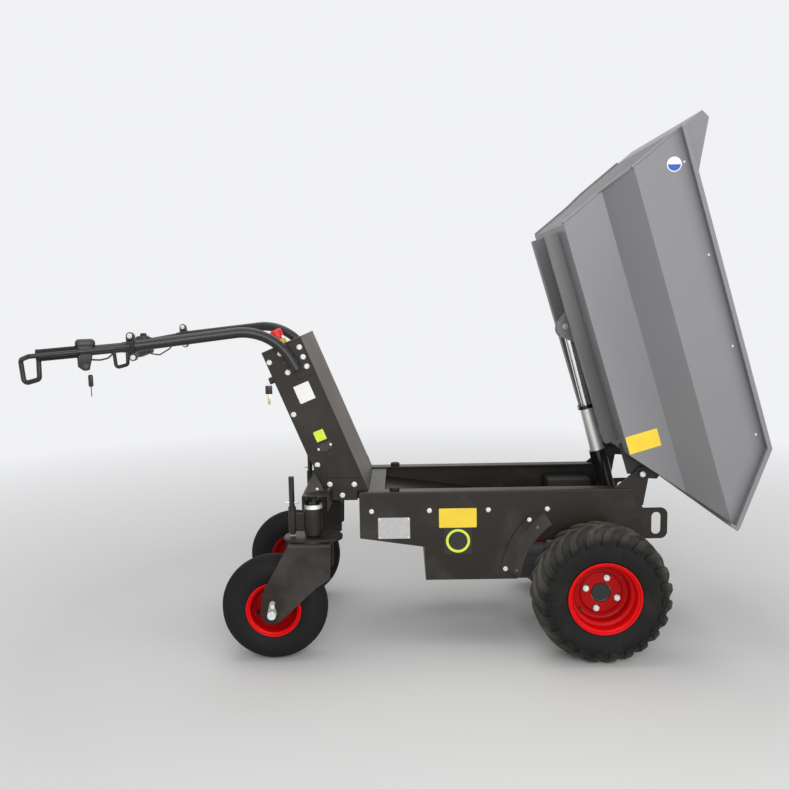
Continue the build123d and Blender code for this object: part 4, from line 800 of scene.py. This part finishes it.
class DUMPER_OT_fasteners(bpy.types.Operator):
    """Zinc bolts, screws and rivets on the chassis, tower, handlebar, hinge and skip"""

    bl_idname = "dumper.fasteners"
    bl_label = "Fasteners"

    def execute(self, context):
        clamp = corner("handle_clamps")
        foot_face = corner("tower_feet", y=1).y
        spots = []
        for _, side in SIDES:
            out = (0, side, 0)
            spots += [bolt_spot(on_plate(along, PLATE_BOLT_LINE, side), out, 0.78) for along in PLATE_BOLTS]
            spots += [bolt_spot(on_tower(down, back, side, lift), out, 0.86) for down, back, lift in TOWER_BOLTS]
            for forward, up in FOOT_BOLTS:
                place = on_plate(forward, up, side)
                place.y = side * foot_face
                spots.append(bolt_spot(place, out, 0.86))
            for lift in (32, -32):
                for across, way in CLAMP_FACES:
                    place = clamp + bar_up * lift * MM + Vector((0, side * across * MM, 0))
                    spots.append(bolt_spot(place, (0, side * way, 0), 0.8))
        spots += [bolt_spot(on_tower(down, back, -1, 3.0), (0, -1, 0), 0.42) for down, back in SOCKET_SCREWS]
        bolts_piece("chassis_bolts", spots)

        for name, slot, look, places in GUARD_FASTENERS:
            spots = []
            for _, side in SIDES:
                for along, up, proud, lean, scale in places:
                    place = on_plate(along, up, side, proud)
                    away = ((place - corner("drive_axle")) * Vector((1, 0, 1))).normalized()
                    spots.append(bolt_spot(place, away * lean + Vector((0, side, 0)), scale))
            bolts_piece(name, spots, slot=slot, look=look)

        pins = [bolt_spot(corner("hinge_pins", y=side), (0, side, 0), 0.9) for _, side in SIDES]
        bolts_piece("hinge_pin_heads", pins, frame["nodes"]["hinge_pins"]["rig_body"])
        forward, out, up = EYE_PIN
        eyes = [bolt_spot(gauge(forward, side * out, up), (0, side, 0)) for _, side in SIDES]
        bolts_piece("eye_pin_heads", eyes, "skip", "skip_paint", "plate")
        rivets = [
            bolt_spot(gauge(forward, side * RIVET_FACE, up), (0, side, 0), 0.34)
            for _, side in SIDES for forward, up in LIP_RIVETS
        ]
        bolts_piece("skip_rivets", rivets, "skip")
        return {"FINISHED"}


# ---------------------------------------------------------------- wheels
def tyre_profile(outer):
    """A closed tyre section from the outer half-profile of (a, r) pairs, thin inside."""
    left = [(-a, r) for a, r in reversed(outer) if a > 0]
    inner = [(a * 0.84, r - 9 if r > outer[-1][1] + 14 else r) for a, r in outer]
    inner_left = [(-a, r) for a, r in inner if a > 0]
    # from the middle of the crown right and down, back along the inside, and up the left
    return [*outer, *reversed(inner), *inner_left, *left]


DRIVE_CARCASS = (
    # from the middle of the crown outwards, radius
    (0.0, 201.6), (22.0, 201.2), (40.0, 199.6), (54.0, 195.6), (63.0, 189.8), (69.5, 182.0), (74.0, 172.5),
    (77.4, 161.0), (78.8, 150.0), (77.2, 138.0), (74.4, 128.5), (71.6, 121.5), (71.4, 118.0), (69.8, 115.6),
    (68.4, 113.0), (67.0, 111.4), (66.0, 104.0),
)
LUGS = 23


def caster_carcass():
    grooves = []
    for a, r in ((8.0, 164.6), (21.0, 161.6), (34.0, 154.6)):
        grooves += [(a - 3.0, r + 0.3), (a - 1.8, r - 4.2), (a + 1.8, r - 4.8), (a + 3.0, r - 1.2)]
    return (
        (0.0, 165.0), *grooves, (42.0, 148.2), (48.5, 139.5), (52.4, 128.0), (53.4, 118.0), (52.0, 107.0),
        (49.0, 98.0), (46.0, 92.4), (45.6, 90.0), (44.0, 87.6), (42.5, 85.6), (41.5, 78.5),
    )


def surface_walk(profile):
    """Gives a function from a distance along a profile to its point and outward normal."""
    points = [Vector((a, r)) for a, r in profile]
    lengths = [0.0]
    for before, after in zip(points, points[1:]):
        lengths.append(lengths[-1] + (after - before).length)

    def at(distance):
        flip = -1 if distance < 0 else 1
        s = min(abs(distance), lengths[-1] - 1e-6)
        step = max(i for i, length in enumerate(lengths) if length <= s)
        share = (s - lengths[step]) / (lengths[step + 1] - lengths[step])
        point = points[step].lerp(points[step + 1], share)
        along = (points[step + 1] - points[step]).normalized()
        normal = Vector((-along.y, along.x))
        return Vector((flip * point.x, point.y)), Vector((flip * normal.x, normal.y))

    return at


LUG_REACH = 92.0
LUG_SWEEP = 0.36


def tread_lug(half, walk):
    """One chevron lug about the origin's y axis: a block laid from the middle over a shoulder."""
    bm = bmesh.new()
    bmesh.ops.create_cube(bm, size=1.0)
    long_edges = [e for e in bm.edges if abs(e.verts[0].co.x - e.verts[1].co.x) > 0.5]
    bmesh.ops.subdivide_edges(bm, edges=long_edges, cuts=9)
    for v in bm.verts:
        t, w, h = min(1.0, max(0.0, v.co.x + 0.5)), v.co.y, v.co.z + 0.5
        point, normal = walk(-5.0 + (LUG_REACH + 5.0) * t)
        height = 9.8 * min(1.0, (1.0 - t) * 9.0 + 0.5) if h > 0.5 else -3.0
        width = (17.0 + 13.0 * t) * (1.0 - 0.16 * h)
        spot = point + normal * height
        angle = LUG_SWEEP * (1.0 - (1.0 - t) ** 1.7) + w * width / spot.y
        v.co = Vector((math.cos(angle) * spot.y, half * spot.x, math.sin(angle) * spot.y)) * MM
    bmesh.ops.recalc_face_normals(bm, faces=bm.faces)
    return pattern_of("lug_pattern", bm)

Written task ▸
Recopy the whole listing exactly.

Task result ▸
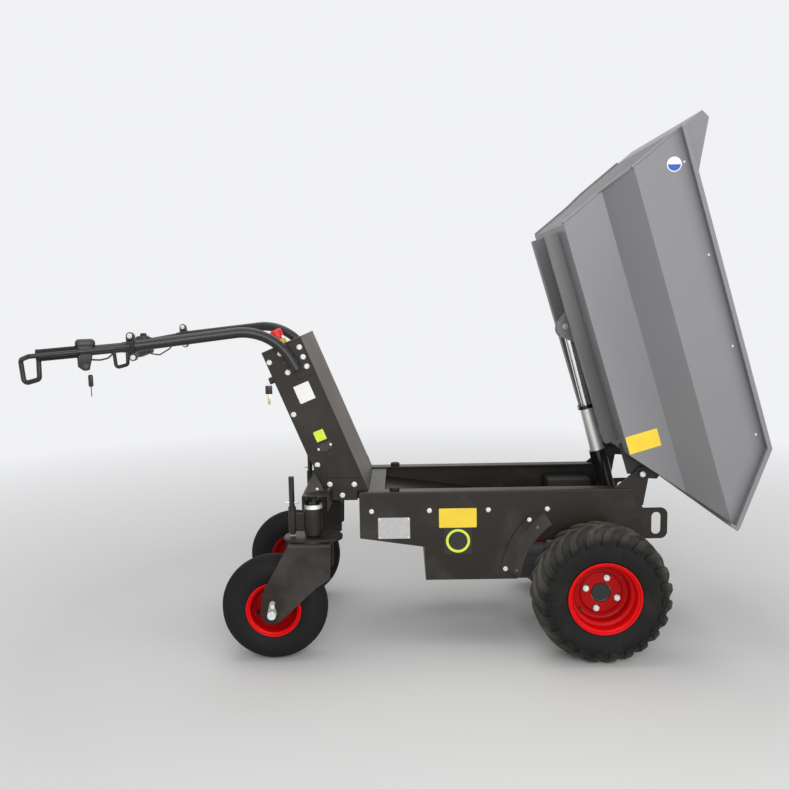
Continue the build123d and Blender code for this object: part 4, from line 800 of scene.py. This part finishes it.
class DUMPER_OT_fasteners(bpy.types.Operator):
    """Zinc bolts, screws and rivets on the chassis, tower, handlebar, hinge and skip"""

    bl_idname = "dumper.fasteners"
    bl_label = "Fasteners"

    def execute(self, context):
        clamp = corner("handle_clamps")
        foot_face = corner("tower_feet", y=1).y
        spots = []
        for _, side in SIDES:
            out = (0, side, 0)
            spots += [bolt_spot(on_plate(along, PLATE_BOLT_LINE, side), out, 0.78) for along in PLATE_BOLTS]
            spots += [bolt_spot(on_tower(down, back, side, lift), out, 0.86) for down, back, lift in TOWER_BOLTS]
            for forward, up in FOOT_BOLTS:
                place = on_plate(forward, up, side)
                place.y = side * foot_face
                spots.append(bolt_spot(place, out, 0.86))
            for lift in (32, -32):
                for across, way in CLAMP_FACES:
                    place = clamp + bar_up * lift * MM + Vector((0, side * across * MM, 0))
                    spots.append(bolt_spot(place, (0, side * way, 0), 0.8))
        spots += [bolt_spot(on_tower(down, back, -1, 3.0), (0, -1, 0), 0.42) for down, back in SOCKET_SCREWS]
        bolts_piece("chassis_bolts", spots)

        for name, slot, look, places in GUARD_FASTENERS:
            spots = []
            for _, side in SIDES:
                for along, up, proud, lean, scale in places:
                    place = on_plate(along, up, side, proud)
                    away = ((place - corner("drive_axle")) * Vector((1, 0, 1))).normalized()
                    spots.append(bolt_spot(place, away * lean + Vector((0, side, 0)), scale))
            bolts_piece(name, spots, slot=slot, look=look)

        pins = [bolt_spot(corner("hinge_pins", y=side), (0, side, 0), 0.9) for _, side in SIDES]
        bolts_piece("hinge_pin_heads", pins, frame["nodes"]["hinge_pins"]["rig_body"])
        forward, out, up = EYE_PIN
        eyes = [bolt_spot(gauge(forward, side * out, up), (0, side, 0)) for _, side in SIDES]
        bolts_piece("eye_pin_heads", eyes, "skip", "skip_paint", "plate")
        rivets = [
            bolt_spot(gauge(forward, side * RIVET_FACE, up), (0, side, 0), 0.34)
            for _, side in SIDES for forward, up in LIP_RIVETS
        ]
        bolts_piece("skip_rivets", rivets, "skip")
        return {"FINISHED"}


# ---------------------------------------------------------------- wheels
def tyre_profile(outer):
    """A closed tyre section from the outer half-profile of (a, r) pairs, thin inside."""
    left = [(-a, r) for a, r in reversed(outer) if a > 0]
    inner = [(a * 0.84, r - 9 if r > outer[-1][1] + 14 else r) for a, r in outer]
    inner_left = [(-a, r) for a, r in inner if a > 0]
    # from the middle of the crown right and down, back along the inside, and up the left
    return [*outer, *reversed(inner), *inner_left, *left]


DRIVE_CARCASS = (
    # from the middle of the crown outwards, radius
    (0.0, 201.6), (22.0, 201.2), (40.0, 199.6), (54.0, 195.6), (63.0, 189.8), (69.5, 182.0), (74.0, 172.5),
    (77.4, 161.0), (78.8, 150.0), (77.2, 138.0), (74.4, 128.5), (71.6, 121.5), (71.4, 118.0), (69.8, 115.6),
    (68.4, 113.0), (67.0, 111.4), (66.0, 104.0),
)
LUGS = 23


def caster_carcass():
    grooves = []
    for a, r in ((8.0, 164.6), (21.0, 161.6), (34.0, 154.6)):
        grooves += [(a - 3.0, r + 0.3), (a - 1.8, r - 4.2), (a + 1.8, r - 4.8), (a + 3.0, r - 1.2)]
    return (
        (0.0, 165.0), *grooves, (42.0, 148.2), (48.5, 139.5), (52.4, 128.0), (53.4, 118.0), (52.0, 107.0),
        (49.0, 98.0), (46.0, 92.4), (45.6, 90.0), (44.0, 87.6), (42.5, 85.6), (41.5, 78.5),
    )


def surface_walk(profile):
    """Gives a function from a distance along a profile to its point and outward normal."""
    points = [Vector((a, r)) for a, r in profile]
    lengths = [0.0]
    for before, after in zip(points, points[1:]):
        lengths.append(lengths[-1] + (after - before).length)

    def at(distance):
        flip = -1 if distance < 0 else 1
        s = min(abs(distance), lengths[-1] - 1e-6)
        step = max(i for i, length in enumerate(lengths) if length <= s)
        share = (s - lengths[step]) / (lengths[step + 1] - lengths[step])
        point = points[step].lerp(points[step + 1], share)
        along = (points[step + 1] - points[step]).normalized()
        normal = Vector((-along.y, along.x))
        return Vector((flip * point.x, point.y)), Vector((flip * normal.x, normal.y))

    return at


LUG_REACH = 92.0
LUG_SWEEP = 0.36


def tread_lug(half, walk):
    """One chevron lug about the origin's y axis: a block laid from the middle over a shoulder."""
    bm = bmesh.new()
    bmesh.ops.create_cube(bm, size=1.0)
    long_edges = [e for e in bm.edges if abs(e.verts[0].co.x - e.verts[1].co.x) > 0.5]
    bmesh.ops.subdivide_edges(bm, edges=long_edges, cuts=9)
    for v in bm.verts:
        t, w, h = min(1.0, max(0.0, v.co.x + 0.5)), v.co.y, v.co.z + 0.5
        point, normal = walk(-5.0 + (LUG_REACH + 5.0) * t)
        height = 9.8 * min(1.0, (1.0 - t) * 9.0 + 0.5) if h > 0.5 else -3.0
        width = (17.0 + 13.0 * t) * (1.0 - 0.16 * h)
        spot = point + normal * height
        angle = LUG_SWEEP * (1.0 - (1.0 - t) ** 1.7) + w * width / spot.y
        v.co = Vector((math.cos(angle) * spot.y, half * spot.x, math.sin(angle) * spot.y)) * MM
    bmesh.ops.recalc_face_normals(bm, faces=bm.faces)
    return pattern_of("lug_pattern", bm)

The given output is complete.